Two ballot measures in Kansas City, Missouri , on the other hand, are a hot mess. Initiative sponsor Clay Chastain is a bit of a loose cannon — a “transit” activist with a penchant for getting transit measures on the ballot that have no bearing on what the transit agency is actually planning or building. Previous initiatives he’s sponsored have promised transit improvements but would have raised only a fraction of the money to pay for them, and then been thrown out after winning at the polls. The Kansas City Star calls these ballot measures just another episode of Chastain’s unique brand of “political theater.”

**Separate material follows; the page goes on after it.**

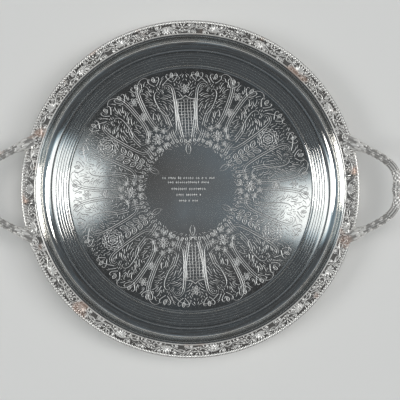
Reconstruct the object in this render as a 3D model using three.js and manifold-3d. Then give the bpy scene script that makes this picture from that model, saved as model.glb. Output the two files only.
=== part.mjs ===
// Round handled silver salver: a spun plate with an applied cast border, two cast handles and four cast feet.
// Millimetres, +Z up. The origin is the middle of the tray, on the plane that the feet stand on.
// +X runs through the right-hand handle.

import * as THREE from "three";
import { mergeVertices } from "three/addons/utils/BufferGeometryUtils.js";
import Module from "manifold-3d";

// ---- Driving dimensions ------------------------------------------------------------------------

const TRAY_RADIUS = 177.8; // a 14 inch tray, to the outside of the rim wire
const SOLDER_GAP = 0.3; // between pieces that are soldered together
const RING_SEGMENTS = 72;
const MERGE_DISTANCE = 1e-4;

// The spun sheet, from the floor of the well outwards.
const SHEET = 1.2;
const WELL_DEPTH = 16; // from the flange down to the floor
const FLOOR_CURVE = 2.2; // width and height of the little riser round the floor
const STEP_WIDTH = 16; // stepped ring band between the floor and the wall
const STEP_SLOPE = 0.8; // how much the ring band climbs outwards
const WALL_WIDTH = 14.6; // hollow-curved wall
const WALL_TURN = THREE.MathUtils.degToRad(70); // how far the wall turns up before the flange
const WALL_STEPS = 6;
const FLANGE_ROLL = 1.6; // radius where the wall rolls over into the flange
const ROLL_STEPS = 3;

// The rim: cast border on the flange, and a wire that closes the outer edge of both.
const RIM_WIRE = 2.2;
const RIM_WIRE_SIDES = 8;
const BORDER_WIDTH = 12.6;
const BORDER_EDGE = 1.4; // height of the border's inner and outer edge
const BORDER_CREST = 4.2;
const SECTIONS_PER_SIDE = 5;
const SECTION_STEPS = 7;
const SHELL_ANGLE = THREE.MathUtils.degToRad(10); // each shell casting covers this much of the rim
const SHELL_LOBES = 7;
const SHELL_RISE = 4.8;
const ROSETTE_RADIUS = 4.8;
const ROSETTE_RISE = 5;

// The handles.
const HANDLE_REACH = 44.2; // from the rim out to the tip of the knop
const HANDLE_SPREAD = 49.4; // from the X axis to the middle of each root
const HANDLE_BITE = 3.4; // how far a root reaches in over the border
const HANDLE_ROD = 8.4;
const HANDLE_RISE = 8; // the tip stands this much higher than the roots
const HANDLE_BEND = [ // points that the bow passes, as [in from the knop, out from the X axis]
  [27.4, 39.1],
  [11.3, 28.8],
  [2.8, 17],
];
const HANDLE_STEPS = 44;
const ROD_SIDES = 10;
const TERMINAL_RADIUS = 7.6; // leafy root where the rod meets the rim
const TERMINAL_LENGTH = 27;
const TERMINAL_FLATNESS = 0.82; // its height over its width
const KNOP_RADIUS = 5;
const KNOP_LENGTH = 15;
const TURNED_SIDES = 14;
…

This time around, Chastain himself has turned against the measures on the ballot next week, which ask voters to support a quarter-cent sales tax increase for “capital improvements” and another eighth-cent sales tax increase for public transportation, both for 25 years. “It’s not my light-rail plan anymore,” Chastain laments. “I can’t advocate for it.”
Why the about-face? Chastain’s original petition sought a three-eights cent sales tax increase to help pay for a 22-mile light-rail system, a 19-mile commuter rail line, 150 electric shuttle buses, 150 miles of bikeways and an 8.5-mile streetcar line. The money raised from what’s actually on the ballot would be utterly insufficient to pay for all that.
The result is that there is no champion for the ballot measures. Jordan notes that if these initiatives lose, it shouldn’t be seen as an evaluation of whether or not Kansas City cares about transit.
The good news is that, nationwide, most of the time voters are asked to pay a little for better transit service, they say yes. Since 2000, 72 percent of ballot initiatives raising taxes for transit have succeeded — a sharp contrast from elected officials’ lack of will to find new revenues to pay for much-needed transportation upgrades.